__COLLECTED DATA__
** BEGIN **

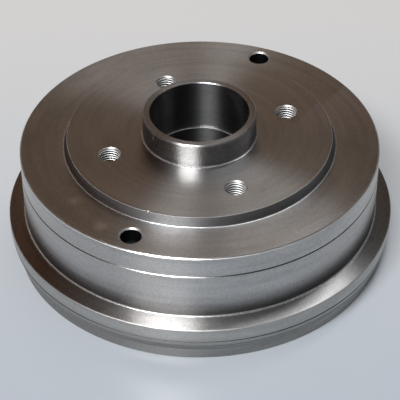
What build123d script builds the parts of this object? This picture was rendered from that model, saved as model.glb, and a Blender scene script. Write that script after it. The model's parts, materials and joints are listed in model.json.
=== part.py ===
from build123d import *
import os

# Brake drum with its hub, one turned casting.
# It stands on its open end: origin at the centre of the open end, +Z along the axle to the wheel side.
# Sizes are in millimetres and degrees.

# Heights: the lower end of the drum is built up from the open end, and the rest hangs from the wheel face
wheel_face_z = 67.0
collar_height = 13.8
step_drop = 5.0
web_thickness = 13.0
wall_groove_drop = 16.9
seat_depth = 15.4
hub_length = 39.0
lip_height = 4.0
lip_top_z = 6.0
flange_ridge_rise = 4.6
flange_line_rise = 3.4
flange_taper_rise = 3.0
flange_band_rise = 5.3
flange_cone_rise = 1.7

# Radii from the axle axis, and the widths that lead from one to the next
seat_radius = 26.0
ledge_width = 1.1
collar_wall = 4.0
hub_wall = 9.0
boss_radius = 69.9
step_run = 1.94
friction_radius = 90.125
drum_wall = 4.875
flange_width = 8.6
flange_line_inset = 0.4
flange_ridge_inset = 1.0
lip_inset = 3.6
lip_wall = 3.6

# Small breaks, grooves and rounds
bore_chamfer = 0.4
collar_chamfer = 0.65
rim_chamfer = 0.68
flange_chamfer = 0.35
lip_chamfer = 0.5
friction_chamfer = 1.0
hub_chamfer = 1.0
wall_groove_width = 0.9
wall_groove_depth = 0.45
flange_line_width = 0.5
flange_line_depth = 0.25
collar_foot_round = 0.6
wall_foot_round = 0.8
web_round = 4.0
hub_foot_round = 3.0

# Threaded wheel bolt holes, M12 x 1.5, drilled at the tap drill size
bolt_count = 4
bolt_circle_radius = 50.0
bolt_hole_radius = 5.25
bolt_mouth_depth = 0.75

# Plain holes just inside the friction radius, midway between the bolt holes
plain_count = 2
plain_hole_radius = 5.4
plain_hole_gap = 0.425
plain_mouth_depth = 0.8

# Heights and radii that follow from the sizes above
top_z = wheel_face_z + collar_height
rim_face_z = wheel_face_z - step_drop
web_under_z = wheel_face_z - web_thickness
wall_groove_z = wheel_face_z - wall_groove_drop
ledge_z = wheel_face_z - seat_depth
hub_end_z = wheel_face_z - hub_length
flange_ridge_z = lip_top_z + flange_ridge_rise
flange_line_z = flange_ridge_z + flange_line_rise
flange_taper_z = flange_line_z + flange_taper_rise
flange_edge_z = flange_taper_z + flange_band_rise
flange_root_z = flange_edge_z + flange_cone_rise
small_bore_radius = seat_radius - ledge_width
spigot_radius = seat_radius + collar_wall
hub_radius = seat_radius + hub_wall
step_foot_radius = boss_radius + step_run
wall_radius = friction_radius + drum_wall
flange_radius = wall_radius + flange_width
flange_line_radius = flange_radius - flange_line_inset
flange_ridge_radius = flange_radius - flange_ridge_inset
lip_radius = flange_radius - lip_inset
lip_inner_radius = lip_radius - lip_wall
plain_circle_radius = friction_radius - plain_hole_radius - plain_hole_gap
plain_start_angle = 180 / bolt_count
half_groove = wall_groove_width / 2
half_line = flange_line_width / 2

profile = [
    (seat_radius + bore_chamfer, top_z),
    (spigot_radius - collar_chamfer, top_z),
    (spigot_radius, top_z - collar_chamfer),
    (spigot_radius, wheel_face_z),
    (boss_radius, wheel_face_z),
    (step_foot_radius, rim_face_z),
    (wall_radius - rim_chamfer, rim_face_z),
    (wall_radius, rim_face_z - rim_chamfer),
    (wall_radius, wall_groove_z + half_groove),
    (wall_radius - wall_groove_depth, wall_groove_z),
    (wall_radius, wall_groove_z - half_groove),
    (wall_radius, flange_root_z),
    (flange_radius - flange_chamfer, flange_edge_z),
    (flange_radius, flange_edge_z - flange_chamfer),
    (flange_radius, flange_taper_z),
    (flange_line_radius, flange_line_z + half_line),
    (flange_line_radius - flange_line_depth, flange_line_z),
    (flange_line_radius, flange_line_z - half_line),
    (flange_ridge_radius, flange_ridge_z),
    (lip_radius, lip_top_z),
    (lip_radius, lip_chamfer),
    (lip_radius - lip_chamfer, 0),
    (lip_inner_radius, 0),
    (lip_inner_radius, lip_height),
    (friction_radius + friction_chamfer, lip_height),
    (friction_radius, lip_height + friction_chamfer),
    (friction_radius, web_under_z),
    (hub_radius, web_under_z),
    (hub_radius, hub_end_z + hub_chamfer),
    (hub_radius - hub_chamfer, hub_end_z),
    (small_bore_radius + hub_chamfer, hub_end_z),
    (small_bore_radius, hub_end_z + hub_chamfer),
    (small_bore_radius, ledge_z),
    (seat_radius, ledge_z),
    (seat_radius, top_z - bore_chamfer),
]


def ring_edge(part, radius, height):
    """Picks the turned edge that lies on one radius at one height."""
    circles = part.edges().filter_by(GeomType.CIRCLE)
    near = [
        edge
        for edge in circles
        if abs(edge.radius - radius) < 0.01 and abs(edge.arc_center.Z - height) < 0.01
    ]
    return near


with BuildPart() as brake_drum:
    with BuildSketch(Plane.XZ) as half_section:
        with BuildLine():
            Polyline(*profile, close=True)
        make_face()
    revolve(axis=Axis.Z)
    fillet(ring_edge(brake_drum.part, spigot_radius, wheel_face_z), radius=collar_foot_round)
    fillet(ring_edge(brake_drum.part, wall_radius, flange_root_z), radius=wall_foot_round)
    fillet(ring_edge(brake_drum.part, friction_radius, web_under_z), radius=web_round)
    fillet(ring_edge(brake_drum.part, hub_radius, web_under_z), radius=hub_foot_round)

    # Threaded wheel bolt holes with a countersunk mouth
    with Locations((0, 0, wheel_face_z)):
        with PolarLocations(bolt_circle_radius, bolt_count):
            CounterSinkHole(
                radius=bolt_hole_radius,
                counter_sink_radius=bolt_hole_radius + bolt_mouth_depth,
                depth=web_thickness,
                counter_sink_angle=90,
            )

    # Plain holes near the drum wall
    with Locations((0, 0, rim_face_z)):
        with PolarLocations(plain_circle_radius, plain_count, start_angle=plain_start_angle):
            CounterSinkHole(
                radius=plain_hole_radius,
                counter_sink_radius=plain_hole_radius + plain_mouth_depth,
                depth=rim_face_z - web_under_z + web_round,
                counter_sink_angle=90,
            )

brake_drum.part.label = "brake_drum"
os.makedirs("parts", exist_ok=True)
export_step(brake_drum.part, "parts/brake_drum.step")
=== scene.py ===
"""Dresses the turned brake drum: a fine lathe mesh with real threads, bare iron, and a studio."""

import json
import logging
import math
from dataclasses import dataclass, field
from enum import Enum

import bmesh
import bpy
from mathutils import Matrix, Vector


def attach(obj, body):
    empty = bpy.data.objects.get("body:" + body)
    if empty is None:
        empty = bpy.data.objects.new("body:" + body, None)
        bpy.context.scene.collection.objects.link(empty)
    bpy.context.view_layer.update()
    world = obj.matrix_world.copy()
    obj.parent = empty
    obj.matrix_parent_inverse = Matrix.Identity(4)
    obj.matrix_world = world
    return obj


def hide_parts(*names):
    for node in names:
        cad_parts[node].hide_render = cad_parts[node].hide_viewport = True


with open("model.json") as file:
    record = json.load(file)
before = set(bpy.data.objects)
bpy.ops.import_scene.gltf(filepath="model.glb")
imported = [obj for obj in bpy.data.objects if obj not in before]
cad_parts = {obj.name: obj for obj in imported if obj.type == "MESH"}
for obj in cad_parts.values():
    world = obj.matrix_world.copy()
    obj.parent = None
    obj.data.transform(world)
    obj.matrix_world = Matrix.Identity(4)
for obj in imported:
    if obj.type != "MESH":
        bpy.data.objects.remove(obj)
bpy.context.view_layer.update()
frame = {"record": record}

MM = 0.001
NODE = "brake_drum"
log = logging.getLogger("brake_drum")

Colour = tuple[float, float, float]
Span = tuple[float, float]


class Finish(Enum):
    """Which surface treatment a stretch of the drum has. The value is its slot on the mesh. EDGE,
    FOOT and FLANK are pale for painted highlights; LINE, THREAD, BORE and SPIGOT are dark for
    painted shade.
    """

    FACED = 0
    GROUND = 1
    FLANGE = 2
    BORE = 3
    INSIDE = 4
    THREAD = 5
    EDGE = 6
    SPIGOT = 7
    BAND = 8
    MOUTH = 9
    LINE = 10
    STEP = 11
    FLANK = 12
    FOOT = 13


@dataclass(frozen=True)
class Station:
    """One corner of the turned section, in millimetres.

    Args:
        radius: Distance from the axle axis.
        height: Height above the open end.
        finish: Treatment of the stretch that runs from this corner to the next one.
        round_off: Radius of the corner's rounding, or 0 for a sharp corner.
    """

    radius: float
    height: float
    finish: Finish
    round_off: float = 0.0

    def point(self) -> Vector:
        """Gives the corner as a point of the section's plane."""
        return Vector((self.radius, self.height, 0))


@dataclass(frozen=True)
class HoleRing:
    """Equal holes on a circle around the axle axis, in millimetres and degrees.

    Args:
        circle: Radius of the circle.
        count: Number of holes.
        start: Angle of the first hole.
        radius: Radius of each hole.
        mouth: Width and depth of its countersunk mouth.
        surface_z: Height of the face that the holes open in.
    """

    circle: float
    count: int
    start: float
    radius: float
    mouth: float
    surface_z: float

    def centres(self) -> list[Vector]:
        """Gives the centre of each hole."""
        centres = []
        for index in range(self.count):
            angle = math.radians(self.start) + math.tau * index / self.count
            across, along = self.circle * math.cos(angle), self.circle * math.sin(angle)
            centres.append(Vector((across, along, 0)))
        return centres


def mount(name: str) -> dict:
    """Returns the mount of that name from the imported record."""
    return next(entry for entry in frame["record"]["mounts"] if entry["name"] == name)


def mount_size(name: str, key: str) -> float:
    """Returns one dimension of a mount, in millimetres."""
    return float(mount(name)["dims"][key])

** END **

__BRIEF__
Quote the listing above, but only from the line that shows "# Threaded wheel bolt holes with" through the line that shows "before = set(bpy.data.objects)".

__FULL SOLUTION__
    # Threaded wheel bolt holes with a countersunk mouth
    with Locations((0, 0, wheel_face_z)):
        with PolarLocations(bolt_circle_radius, bolt_count):
            CounterSinkHole(
                radius=bolt_hole_radius,
                counter_sink_radius=bolt_hole_radius + bolt_mouth_depth,
                depth=web_thickness,
                counter_sink_angle=90,
            )

    # Plain holes near the drum wall
    with Locations((0, 0, rim_face_z)):
        with PolarLocations(plain_circle_radius, plain_count, start_angle=plain_start_angle):
            CounterSinkHole(
                radius=plain_hole_radius,
                counter_sink_radius=plain_hole_radius + plain_mouth_depth,
                depth=rim_face_z - web_under_z + web_round,
                counter_sink_angle=90,
            )

brake_drum.part.label = "brake_drum"
os.makedirs("parts", exist_ok=True)
export_step(brake_drum.part, "parts/brake_drum.step")
=== scene.py ===
"""Dresses the turned brake drum: a fine lathe mesh with real threads, bare iron, and a studio."""

import json
import logging
import math
from dataclasses import dataclass, field
from enum import Enum

import bmesh
import bpy
from mathutils import Matrix, Vector


def attach(obj, body):
    empty = bpy.data.objects.get("body:" + body)
    if empty is None:
        empty = bpy.data.objects.new("body:" + body, None)
        bpy.context.scene.collection.objects.link(empty)
    bpy.context.view_layer.update()
    world = obj.matrix_world.copy()
    obj.parent = empty
    obj.matrix_parent_inverse = Matrix.Identity(4)
    obj.matrix_world = world
    return obj


def hide_parts(*names):
    for node in names:
        cad_parts[node].hide_render = cad_parts[node].hide_viewport = True


with open("model.json") as file:
    record = json.load(file)
before = set(bpy.data.objects)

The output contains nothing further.